Monday, October 05, 2009

Stand... or else?

I've been subbing as a choir accompanist on a semi-regular basis at a couple area churches here, in and around Syracuse. Each time I go there is some doubt in my mind as to what my role really is. Sure, I have to know the music and be able to work with the musicians (who come from every extreme of the music literacy spectrum). But, to what extent am I there as a kind of "praise leader"? If I am 'in charge' of leading the musical portion of the worship for that day am I also obligated to act in the mold that the church desires of its members? Am I then merely a hired gun, not able to take the moments in whatever sanctuary to worship in my own way? (This is less a concern of mine, being über-protestant)

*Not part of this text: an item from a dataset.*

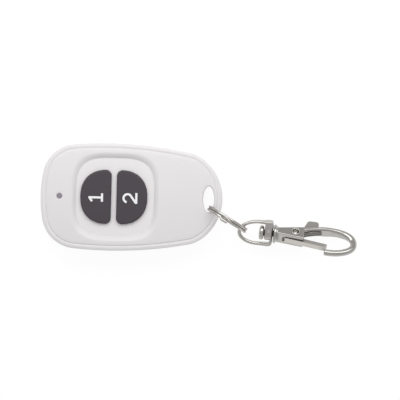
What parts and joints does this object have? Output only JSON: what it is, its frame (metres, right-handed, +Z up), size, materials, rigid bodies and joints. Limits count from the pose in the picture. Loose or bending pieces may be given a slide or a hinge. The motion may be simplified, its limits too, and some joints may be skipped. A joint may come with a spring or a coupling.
{
  "type": "key fob transmitter",
  "caption": "Oval hand-held radio remote with D-shaped push buttons in a square recess, a lamp, a key slot, a split ring and a swivelling snap hook.",
  "frame": {"origin": "middle of the fob's length, on the surface that the fob lies on", "axes": "+Z up out of the button face, +X along the fob from the lamp towards the key ring, +Y across it"},
  "size_m": [0.101, 0.0342, 0.0145],
  "materials": {
    "shell": "satin moulded ABS, off-white",
    "mat": "silicone, off-white",
    "button": "fine grained, dark grey",
    "lens": "smoked clear",
    "board": "green glass-fibre laminate",
    "lamp": "clear red",
    "chip": "moulded black",
    "ceramic_parts": "fired ceramic",
    "steel": "nickel-plated",
    "contact": "plated spring bronze",
    "ring_steel": "nickel-plated spring wire",
    "nickel": "nickel-plated zinc casting",
    "switch": "moulded black",
    "plunger": "moulded"
  },
  "bodies": {
    "fob": {"bottom_shell": "shell", "top_shell": "shell", "keypad_mat": "mat", "lamp_lens": "lens", "circuit_board": "board", "status_lamp": "lamp", "encoder_chip": "chip", "transmitter_can": "steel", "radio_transistor": "chip", "chip_resistors": "chip", "chip_capacitors": "ceramic_parts", "antenna_loop": "contact", "coin_cell": "steel", "cell_clip": "contact", "cell_spring": "contact", "case_screws": "steel", "switch_1": "switch", "switch_2": "switch"},
    "button_1": {"button_1": "button"},
    "button_2": {"button_2": "button"},
    "plunger_1": {"plunger_1": "plunger"},
    "plunger_2": {"plunger_2": "plunger"},
    "ring": {"split_ring": "ring_steel"},
    "bow": {"swivel_bow": "nickel"},
    "hook": {"hook_body": "nickel", "swivel_pin": "nickel", "trigger_rivet": "nickel", "trigger_spring": "ring_steel"},
    "trigger": {"trigger_lever": "nickel"}
  },
  "joints": [
    {"name": "button_1_press", "type": "slide", "parent": "fob", "child": "button_1", "axis": [0, 0, -1], "range_m": [0, 0.0004], "stiffness_N_per_m": 800, "springref_m": -0.0005},
    {"name": "plunger_1_press", "type": "slide", "parent": "fob", "child": "plunger_1", "axis": [0, 0, -1], "range_m": [0, 0.0004]},
    {"name": "button_2_press", "type": "slide", "parent": "fob", "child": "button_2", "axis": [0, 0, -1], "range_m": [0, 0.0004], "stiffness_N_per_m": 800, "springref_m": -0.0005},
    {"name": "plunger_2_press", "type": "slide", "parent": "fob", "child": "plunger_2", "axis": [0, 0, -1], "range_m": [0, 0.0004]},
    {"name": "ring_swing", "type": "hinge", "parent": "fob", "child": "ring", "pos_m": [0.02482, -0.00267, 0.00725], "axis": [0, 0, 1], "range_deg": [-30, 30]},
    {"name": "bow_lift", "type": "hinge", "parent": "ring", "child": "bow", "pos_m": [0.03473, -0.00948, 0.0053], "axis": [-0.0924, -0.9957, 0], "range_deg": [-60, 60]},
    {"name": "hook_swivel", "type": "hinge", "parent": "bow", "child": "hook", "pos_m": [0.03473, -0.00948, 0.0053], "axis": [0.9957, -0.0924, 0], "continuous": true},
    {"name": "trigger_pull", "type": "hinge", "parent": "hook", "child": "trigger", "pos_m": [0.05255, -0.01113, 0.0053], "axis": [0.0594, 0.64, 0.766], "range_deg": [0, 20], "stiffness_Nm_per_rad": 0.04, "springref_deg": -34.38}
  ],
  "couplings": [
    {"joint": "plunger_1_press", "follows": "button_1_press", "ratio": 1},
    {"joint": "plunger_2_press", "follows": "button_2_press", "ratio": 1}
  ]
}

I've been unsure of where my duties end and where my sense of personal obligation picks up. However, something that happened this past Sunday set me off in a new direction. I was playing at a Catholic service. It was one for which I had subbed four or five times. This time, however, one of the members of the choir asked that I stand during certain portions of the mass. This was by no means a huge request, but the statement behind the actions requested from me was unsettling. Maybe it was on principle (out of defiance?) that I questioned whether or not I should honor the choir member's request - I'm just here to play the songs, lady! Right?...

I eventually stood at the appointed times, but couldn't help feeling a little dishonest. Somehow when the decision to 'play along' for the sake of the congregation fell on my shoulders I was more comfortable with doing so.

I'm still not sure what I'm being asked to do when I lead music for a service.